Long-Term Data Availability
For audits and future verification, the underlying data proofs must remain accessible. Relying solely on centralized servers creates a data availability risk. Mitigation strategies are:
- On-Chain Storage: Storing data hashes or small proofs directly in smart contract state (expensive but highly durable).
- Decentralized Storage Networks: Using protocols like Arweave (permanent storage) or IPFS (content-addressed storage) to persist raw data and associated attestations.
- Data Availability Committees (DACs): A set of trusted entities cryptographically committed to storing and serving the data for a guaranteed period.

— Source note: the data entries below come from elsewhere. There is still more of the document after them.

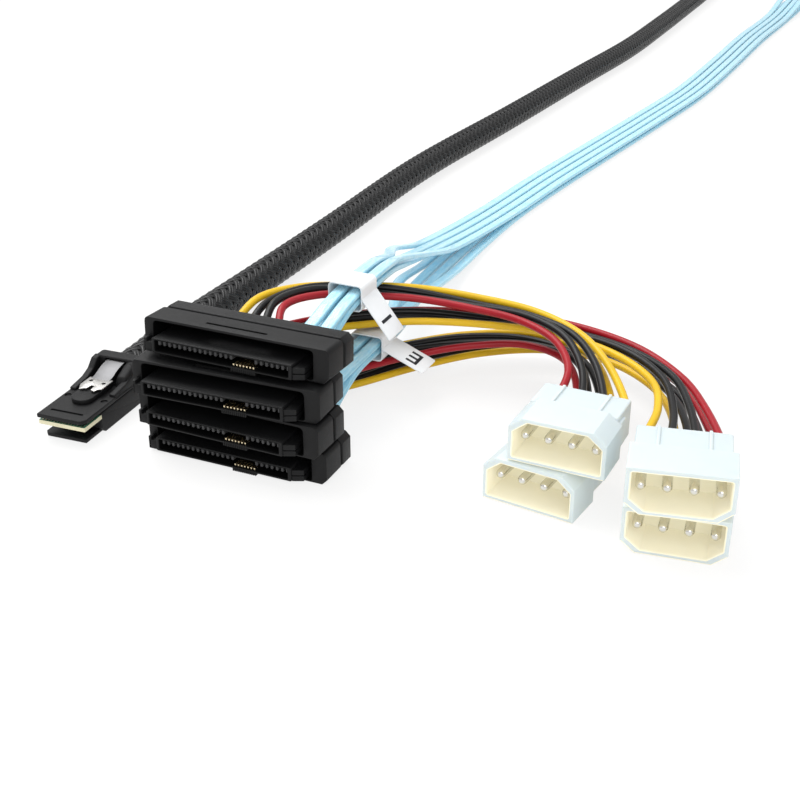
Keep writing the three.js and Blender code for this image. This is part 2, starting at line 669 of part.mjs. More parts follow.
// Place of a lane in the bundle of four: two by two, or side by side
function laneOffset(lane, shape) {
  const outer = lane === 0 || lane === 3;
  const side = lane < 2 ? -1 : 1;
  if (shape === 'pairs') {
    return { across: side * PAIR_HALF, up: outer ? LAYER_STEP / 2 : -LAYER_STEP / 2 };
  }
  if (shape === 'lifting') {
    return { across: (lane - 1.5) * LANE_SPACING, up: outer ? LAYER_STEP : 0 };
  }
  return { across: (lane - 1.5) * LANE_SPACING, up: 0 };
}

// Level of a lane among the four that stand one over the other at the mouth of the sleeve
function mouthLevel(bundleIndex, lane) {
  const outer = lane === 0 || lane === 3;
  const order = bundleIndex === 0 ? (outer ? 0 : 1) : (outer ? 3 : 2);
  return SLEEVE_RADIUS + 0.1 + (order - 1.5) * MOUTH_STEP;
}

function ribbon(bundleIndex, lane, driveFrames) {
  const bundle = BUNDLES[bundleIndex];
  const outer = lane === 0 || lane === 3;
  const drive = bundle.drives[outer ? 0 : 1];
  const frame = driveFrames[drive];
  const exitX = RIBBON_EXIT.x[lane < 2 ? 0 : 1];
  const rear = DRIVE_DEPTH + TOUCH_GAP;
  const points = [
    worldPoint(frame, exitX, rear, RIBBON_EXIT.z),
    worldPoint(frame, exitX, rear + RIBBON_LEAD, RIBBON_EXIT.z),
  ];
  const add = ([x, y, z], offset) => points.push([x + offset.across, y, z + offset.up]);
  bundle.gathered.forEach((station) => add(station, laneOffset(lane, 'pairs')));
  bundle.fanned.forEach((station, k) => add(station, laneOffset(lane, k === 0 ? 'lifting' : 'floor')));
  for (const [x, y] of FLOOR_ROUTE) add([x, y, bundle.floorLevel], laneOffset(lane, 'floor'));
  const level = mouthLevel(bundleIndex, lane);
  add([...LIFTED, level], laneOffset(lane, 'floor'));
  const column = lane < 2 ? -LANE_SPACING / 2 : LANE_SPACING / 2;
  add([...MOUTH, level], { across: column, up: 0 });
  add([...MOUTH_END, level], { across: column, up: 0 });
  const name = `ribbon_${drive + 1}_${lane < 2 ? 'left' : 'right'}`;
  return cord(name, ribbonSection(), points, RIBBON_STEPS, MATERIALS.ribbon);
}

// Flag labels: a band around each bundle of four with a flag that stands off it
const LABEL_LENGTH = 8;
const BAND = { halfWidth: 4.3, halfHeight: 3.2, wall: 0.45 };
const FLAG_LENGTH = 11.5;
const UPPER_LABEL = { x: 12.5, y: 40, z: 29.25, slope: -52 };
const LOWER_LABEL = { x: 13.4, y: 49, z: 13.03, slope: -22 };

function label(name, { x, y, z, slope }) {
  const { halfWidth, halfHeight, wall } = BAND;
  const half = LABEL_LENGTH / 2;
  const outer = box([-halfWidth, halfWidth], [-half, half], [-halfHeight, halfHeight]);
  const inner = box(
    [-halfWidth + wall, halfWidth - wall],
    [-half - 1, half + 1],
    [-halfHeight + wall, halfHeight - wall],
  );
  const flagPlate = new THREE.BoxGeometry(FLAG_LENGTH, LABEL_LENGTH, wall)
    .translate(FLAG_LENGTH / 2 - JOIN, 0, 0)
    .rotateY(THREE.MathUtils.degToRad(-slope))
    .translate(halfWidth - wall / 2, 0, 0);
  const body = outer.subtract(inner).add(solid(flagPlate));
  const piece = mesh(name, body, MATERIALS.paper);
  piece.position.set(x, y, z);
  return piece;
}

const cable = new THREE.Group();
const driveFrames = DRIVE_PLACES.map((_, level) => {
  const group = driveConnector(level);
  cable.add(group);
  return group.children[0].children[0];
});
const plug = latchedPlug();
cable.add(plug);
const powerFrames = {};
for (const place of POWER_PLACES) {
  const group = powerPlug(place);
  powerFrames[place.name] = group;
  cable.add(group);
}
cable.add(trunk(plug));
WIRE_ROWS.forEach((_, level) => cable.add(...wireRow(level, driveFrames[level], powerFrames)));
for (const bundleIndex of [0, 1]) {
  for (let lane = 0; lane < 4; lane += 1) cable.add(ribbon(bundleIndex, lane, driveFrames));
}
cable.add(label('label_1', UPPER_LABEL), label('label_2', LOWER_LABEL));
cable.position.y = -(HOOD_SETBACK + HOOD_DEPTH / 2);

export default cable;
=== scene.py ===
"""Looks of a breakout cable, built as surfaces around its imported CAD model.

Metres, +Z up. Shapes are worked out in millimetres in the place of the piece that they belong
to, measured from the lowest drive connector's mating face, and go into the frame by in_frame.
"""
import math

import bpy
import numpy as np
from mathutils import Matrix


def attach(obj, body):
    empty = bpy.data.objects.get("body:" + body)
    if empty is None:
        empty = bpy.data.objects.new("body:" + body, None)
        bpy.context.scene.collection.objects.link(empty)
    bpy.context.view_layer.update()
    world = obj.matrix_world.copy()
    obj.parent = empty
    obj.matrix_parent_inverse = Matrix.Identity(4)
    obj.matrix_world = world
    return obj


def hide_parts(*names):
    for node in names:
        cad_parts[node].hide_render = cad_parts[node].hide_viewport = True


bl_info = {
    "name": "Breakout cable looks",
    "version": (1, 0, 0),
    "blender": (4, 5, 0),
    "location": "View3D > Sidebar > Cable",
    "description": "Dresses the packed breakout cable with its surfaces and finishes",
    "category": "Object",
}

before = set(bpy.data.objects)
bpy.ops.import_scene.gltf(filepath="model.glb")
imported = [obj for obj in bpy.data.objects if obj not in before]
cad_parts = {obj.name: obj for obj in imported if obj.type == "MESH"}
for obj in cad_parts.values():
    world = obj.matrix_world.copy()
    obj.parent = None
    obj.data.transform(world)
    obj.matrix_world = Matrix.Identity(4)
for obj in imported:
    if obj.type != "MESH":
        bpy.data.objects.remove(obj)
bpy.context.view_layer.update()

MM = 0.001
ROOT = "cable"
LATCH_BODY = "latch"
UP = np.array([0.0, 0.0, 1.0])

# Driving dimensions of the CAD model, in millimetres
ORIGIN_BACK = 6.1
CONTACT_PITCH = 1.27
POWER_CONTACTS = 15
SIGNAL_CONTACTS = 7
SEGMENT_GAP = 6.0
FINE_COUNT = 7
FINE_PITCH = 0.8
DRIVE_HEIGHT = 7.6
DRIVE_DEPTH = 14.6
DRIVE_WIDTH = 44.9
HOOD_SETBACK = 2.6
HOOD_DEPTH = 7.0
TOUCH_GAP = 0.3
PLUG_WIDTH = 12.4
PLUG_LENGTH = 32.0
PLUG_HEIGHT = 6.7
PLUG_REAR_HEIGHT = 11.2
PIN_PITCH = 5.08
PIN_COUNT = 4
POWER_WIDTH = 21.0
POWER_HEIGHT = 10.3
SHROUD_DEPTH = 10.5
POWER_LENGTH = 19.5
SLEEVE_DIAMETER = 9.8
RIBBON_WIDTH = 3.0
RIBBON_THICKNESS = 1.3
WIRE_DIAMETER = 1.8
LEAN_LINE = 11.0

# What follows from them
CONTACT_SPAN = (POWER_CONTACTS + SIGNAL_CONTACTS - 2) * CONTACT_PITCH + SEGMENT_GAP
FIRST_POWER_X = -CONTACT_SPAN / 2
LAST_POWER_X = FIRST_POWER_X + (POWER_CONTACTS - 1) * CONTACT_PITCH
FIRST_SIGNAL_X = LAST_POWER_X + SEGMENT_GAP
RECEPTACLE_LEFT = FIRST_POWER_X - 1.8
RECEPTACLE_RIGHT = CONTACT_SPAN / 2 + 1.0
HOOD_LEFT = RECEPTACLE_LEFT - 3.4
HOOD_RIGHT = HOOD_LEFT + DRIVE_WIDTH
HOOD_BACK = HOOD_SETBACK + HOOD_DEPTH
STACK_PITCH = DRIVE_HEIGHT + TOUCH_GAP
POWER_STACK_PITCH = POWER_HEIGHT + TOUCH_GAP


def turned(axis, degrees):
    """Rotation matrix about X (0), Y (1) or Z (2)."""
    a, b = [(1, 2), (2, 0), (0, 1)][axis]
    matrix = np.eye(3)
    angle = math.radians(degrees)
    matrix[a, a] = matrix[b, b] = math.cos(angle)
    matrix[b, a], matrix[a, b] = math.sin(angle), -math.sin(angle)
    return matrix


class Place:
    """Where a piece stands: a point of it is turned by a matrix and then moved, in millimetres."""

    def __init__(self, turn, move):
        self.turn = turn
        self.move = np.array(move, float)

    def of(self, points):
        return np.asarray(points, float) @ self.turn.T + self.move


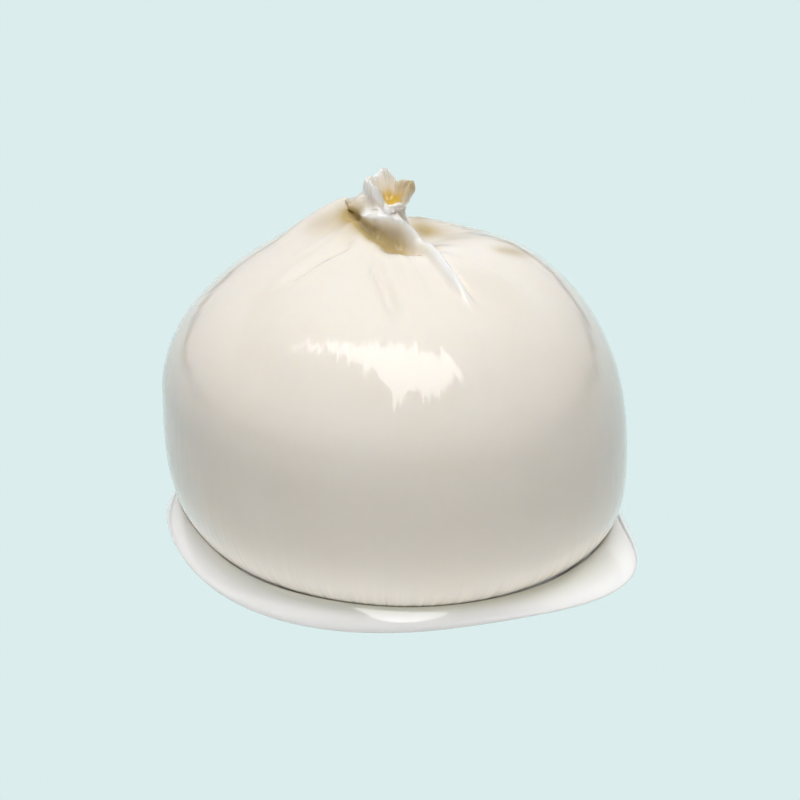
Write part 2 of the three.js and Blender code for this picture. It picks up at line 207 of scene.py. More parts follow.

Frequently Asked Questions (FAQ)
On-chain MRV (Monitoring, Reporting, and Verification) is a foundational concept for building transparent and automated systems, particularly in DeFi, carbon markets, and real-world asset (RWA) tokenization. These questions address its core mechanisms and applications.
On-chain MRV is a framework for automating the Monitoring, Reporting, and Verification of data or events by encoding the logic and state directly onto a blockchain. It works by using smart contracts and oracles to collect data (monitor), process it into a standardized format (report), and cryptographically attest to its validity (verify) in a tamper-proof manner. This creates a single source of truth that is transparent and auditable by all network participants, eliminating the need for manual, off-chain audits. For example, a carbon credit protocol might use IoT sensor data fed via an oracle to a smart contract that automatically mints tokens upon verification of carbon sequestration.